Mari-Amanda A. Dyal, PhD, Kennesaw State University Todd D. Smith, PhD, Indiana University School of Public Health – Bloomington David M. DeJoy, PhD, University of Georgia Brian A. Moore, PhD, Kennesaw State University
The purpose of this study was to examine the role and impact of sleep health characteristics as they relate to burnout and occupational stress amongst members of the fire service.
There is no question that firefighting is a dangerous job. The inherent occupational hazards associated with firefighting have sustained detrimental psychological, physical, and organizational effects (Rajabi et al., 2020). These hazards have been broadly defined by the Centers for Disease Control (CDC) (2019). Among them are structural hazards, chemical exposures, diesel exhaust, emergency response hazards, fire-damaged floor and job stress. A study by Walker (2016) asked firefighters to rank these hazards with job stress emerging as the highest ranked hazard. Burnout is a preventable outcome of stress that is characterized by physical and mental exhaustion related to being overworked or stressed (Feldman et al., 2020). In the fire service, burnout has been shown to be associated with reduced safe work practices, personal protective equipment usage, work pressure, errors, PTSD, injury, familial discord (Smith et al., 2018; Smith et al., 2019c), and sleep dysfunction (Wolkow et al., 2018). In fact, recent studies have reported that between 40 and 60% of surveyed firefighters experience poor quality sleep (Abbassi et al., 2018; Barger et al., 2016; Hom et al., 2016; Smith et al., 2019a; Smith et al., 2019b; Sullivan et al., 2017). Although the relationship between stress and sleep has been explored in fire service literature (Mehrdad et al., 2013; Lusa et al., 2002; Kim et al., 2006), this relationship has not been examined within the scope of firefighter burnout development. These variables are very dynamic, even more so in the fire service, and this research confirms and presents the relationships among them in ways that have not been considered in the literature to date, thereby contributing to the growing science of influential factors in the fire service that are malleable with appropriate cognitive or behavioral interventions.

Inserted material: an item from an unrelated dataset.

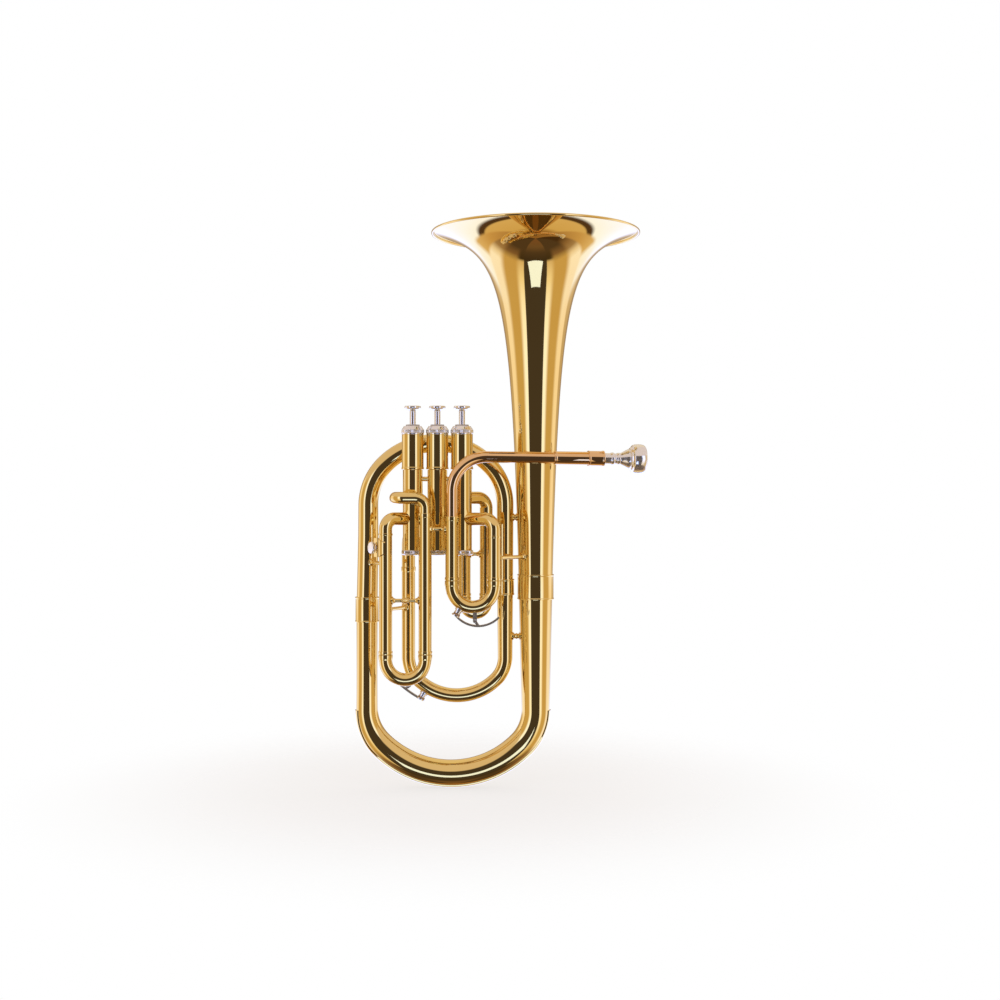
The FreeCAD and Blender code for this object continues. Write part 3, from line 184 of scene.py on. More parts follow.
def spring_wire():
    """Drawn steel wire with fine draw lines."""
    material, tree, shader, place = surface("spring_steel")
    grain = tree.noise(place, 2400.0, 4.0, 0.7)
    tree.link(tree.ramp(grain, [(0.3, STEEL_DARK), (0.65, STEEL)]), shader.inputs["Base Color"])
    tree.link(tree.ranged(grain, 0.22, 0.4), shader.inputs["Roughness"])
    tree.link(tree.bump(grain, 0.3, 0.03 * MM), shader.inputs["Normal"])
    shader.inputs["Metallic"].default_value = 1.0
    return material


def felt():
    """Pressed wool: short crossing fibres and a soft sheen."""
    material, tree, shader, place = surface("felt")
    fibres = tree.noise(place, 3800.0, 6.0, 0.8)
    clumps = tree.noise(place, 600.0, 3.0)
    height = tree.math("ADD", fibres, clumps)
    tone = tree.math("MULTIPLY", height, 0.5)
    tree.link(tree.ramp(tone, [(0.35, FELT_DARK), (0.62, FELT)]), shader.inputs["Base Color"])
    tree.link(tree.bump(height, 0.8, 0.12 * MM), shader.inputs["Normal"])
    shader.inputs["Roughness"].default_value = 0.95
    shader.inputs["Sheen Weight"].default_value = 0.4
    shader.inputs["Sheen Roughness"].default_value = 0.5
    return material


def cork():
    """Cut cork: pale cells with dark pores."""
    material, tree, shader, place = surface("cork")
    cells = tree.add("ShaderNodeTexVoronoi", feature="DISTANCE_TO_EDGE")
    cells.inputs["Scale"].default_value = 1400.0
    tree.link(place, cells.inputs["Vector"])
    pores = tree.noise(place, 900.0, 5.0, 0.7)
    walls = tree.math("MULTIPLY", cells.outputs["Distance"], 2.5)
    tone = tree.math("ADD", tree.math("MULTIPLY", pores, 0.8), tree.math("MULTIPLY", walls, 0.3))
    tree.link(tree.ramp(tone, [(0.3, CORK_DARK), (0.5, CORK)]), shader.inputs["Base Color"])
    tree.link(tree.bump(tone, 0.7, 0.1 * MM), shader.inputs["Normal"])
    shader.inputs["Roughness"].default_value = 0.85
    return material


def guide_plastic():
    """Moulded valve guide: faint flow marks and a dull face."""
    material, tree, shader, place = surface("guide_plastic")
    flow = tree.noise(place, 300.0, 4.0, 0.6)
    tree.link(tree.ramp(flow, [(0.3, PLASTIC_DARK), (0.7, PLASTIC)]), shader.inputs["Base Color"])
    tree.link(tree.ranged(flow, 0.35, 0.5), shader.inputs["Roughness"])
    tree.link(tree.bump(flow, 0.2, 0.05 * MM), shader.inputs["Normal"])
    return material


MATERIALS = {
    "lacquered_brass": metal("lacquered_brass", BRASS, BRASS_WARM, 0.02, 0.05, 0.003, 0.15),
    "gold_brass": metal("gold_brass", GOLD_BRASS, GOLD_BRASS_WARM, 0.02, 0.05, 0.003, 0.15),
    "silver_plate": metal("silver_plate", SILVER, SILVER_WARM, 0.06, 0.12, 0.002, metallic=0.85),
    "nickel_silver": metal("nickel_silver", NICKEL, NICKEL_DARK, 0.16, 0.26, 0.0),
    "spring_steel": spring_wire(),
    "felt": felt(),
    "cork": cork(),
    "guide_plastic": guide_plastic(),
}


def dress(piece, slot):
    """Gives a piece the material of its slot."""
    piece.data.materials.clear()
    piece.data.materials.append(MATERIALS[slot])


for subpart in frame["record"]["subparts"]:
    dress(NODES[subpart["node"]], subpart["material_slot"])


# ---------------------------------------------------------------- shapes, in millimetres

SHARP = math.radians(38)
UP = Vector((0, 0, 1))
RIGHT = Vector((1, 0, 0))
BACK = Vector((0, 1, 0))


def spot(x, y, z):
    """Point or direction in millimetres."""
    return Vector((x, y, z))


def make_piece(name, shape, body, *nodes):
    """Mesh object that rides a body, stands for CAD nodes and takes their material."""
    bmesh.ops.recalc_face_normals(shape, faces=shape.faces)
    bmesh.ops.scale(shape, vec=(MM, MM, MM), verts=shape.verts)
    for face in shape.faces:
        face.smooth = True
    for edge in shape.edges:
        edge.smooth = len(edge.link_faces) == 2 and edge.calc_face_angle(0) < SHARP
    mesh = bpy.data.meshes.new(name)
    shape.to_mesh(mesh)
    shape.free()
    piece = bpy.data.objects.new(name, mesh)
    bpy.context.scene.collection.objects.link(piece)
    dress(piece, SLOTS[nodes[0]])
    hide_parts(*nodes)
    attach(piece, body)
    return piece


def skin(shape, rings, joined=True):
    """Faces between successive rings of points; joined also links the last ring to the first."""
    loops = [[shape.verts.new(place) for place in ring] for ring in rings]
    following = loops[1:] + loops[:1] if joined else loops[1:]
    for first, second in zip(loops, following):
        for number in range(len(first)):
            after = (number + 1) % len(first)
            shape.faces.new((first[number], first[after], second[after], second[number]))
    return loops


def meet(places, way, x, y, radius):
    """Slides points along a direction until they lie on an upright cylinder."""
    flat = Vector((way.x, way.y))
    moved = []
    for place in places:
        gap = Vector((place.x - x, place.y - y))
        middle = gap.dot(flat) / flat.dot(flat)
        spare = middle ** 2 - (gap.dot(gap) - radius ** 2) / flat.dot(flat)
        moved.append(place - way * (middle + math.sqrt(max(spare, 0))))
    return moved


def eased(profile, size=0.25):
    """Profile whose corners are rounded by up to a size."""
    if profile[0][0] > 0:
        runs = list(zip(profile[-1:] + profile[:-1], profile, profile[1:] + profile[:1]))
        places = []
    else:
        runs = list(zip(profile, profile[1:], profile[2:]))
        places = [Vector(profile[0])]
    for before, corner, after in runs:
        before, corner, after = Vector(before), Vector(corner), Vector(after)
        back, ahead = before - corner, after - corner
        start = corner + back * min(0.4, size / back.length)
        end = corner + ahead * min(0.4, size / ahead.length)
        places += [start, (start + end) / 4 + corner / 2, end]
    if profile[0][0] == 0:
        places.append(Vector(profile[-1]))
    return [tuple(place) for place in places]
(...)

Career firefighters were surveyed on perceived occupational stress, all three dimensions of burnout (exhaustion, detachment, and cynicism), and sleep health characteristics as defined by sleep quality and sleep duration. The primary analysis for this study concentrated on conducting and comparing two mediation models using the specified variables. The first model examined occupational stress as predictor, burnout as mediator, and sleep quality as the outcome. The second model examined sleep duration as the predictor, occupational stress as mediator, and burnout as the outcome. Each analysis required OLS regression for the following: 1) confirming the relationship between X and Y (total effect; path c), 2) confirming the relationship between X and M (path a), 3) confirming the relationship between M and Y in the presence of X (path b), and 4) confirming the reduced relationship between X and Y in the presence of M (direct effect; path c?). The sample included 161 career firefighters from a department with 14 stations and approximately 350 sworn personnel serving a population of 190,000 residents.
The results indicate that 1) burnout fully mediated the relationship between occupational stress and sleep quality and 2) occupational stress fully mediated the relationship between sleep duration and burnout for two of the three sleep duration reference groups (6&7 and 6&8). The reference groups in this analysis were based upon the smallest unit of measurement, which was the 6 hours or less category. Therefore, three reference groups emerged (6 hours or less & 7 hours [denoted as 6&7]; 6 hours or less & 8 hours [denoted as 6&8]; 6 hours or less & 9 hours or more [denoted as 6&9]) and were applied to the analyses.
Subjective sleep health characteristics are being impacted by occupational stressors and are also dynamically involved in the response to occupational stressors. As such, ideal interventions to reduce occupational stress and burnout should address the individual needs of firefighters, while being cognizant of the unique culture in the fire service. Therefore, the current research proposes practice recommendations that incorporate a multi-level approach for intervention design and delivery that specifies 1) comprehensive subjective and objective sleep health characteristics, 2) occupational stressors, and 3) burnout indicators and effects. As for research, it is recommended that comprehensive assessments of both subjective and objective markers of sleep health be incorporated into firefighter research to supplement behavioral health assessments and interventions, especially related to burnout and occupational stress.
This research demonstrates the role and impact of sleep health in the context of occupational stress and burnout in the fire service, which has set a course for larger conversations that involve objective and comprehensive measurement in an effort to emphasize firefighter sleep health beyond its current status. Further, this research highlights the complicated nature of these reciprocal relationships and highlights the importance of sleep health in managing occupational stress and burnout in firefighters.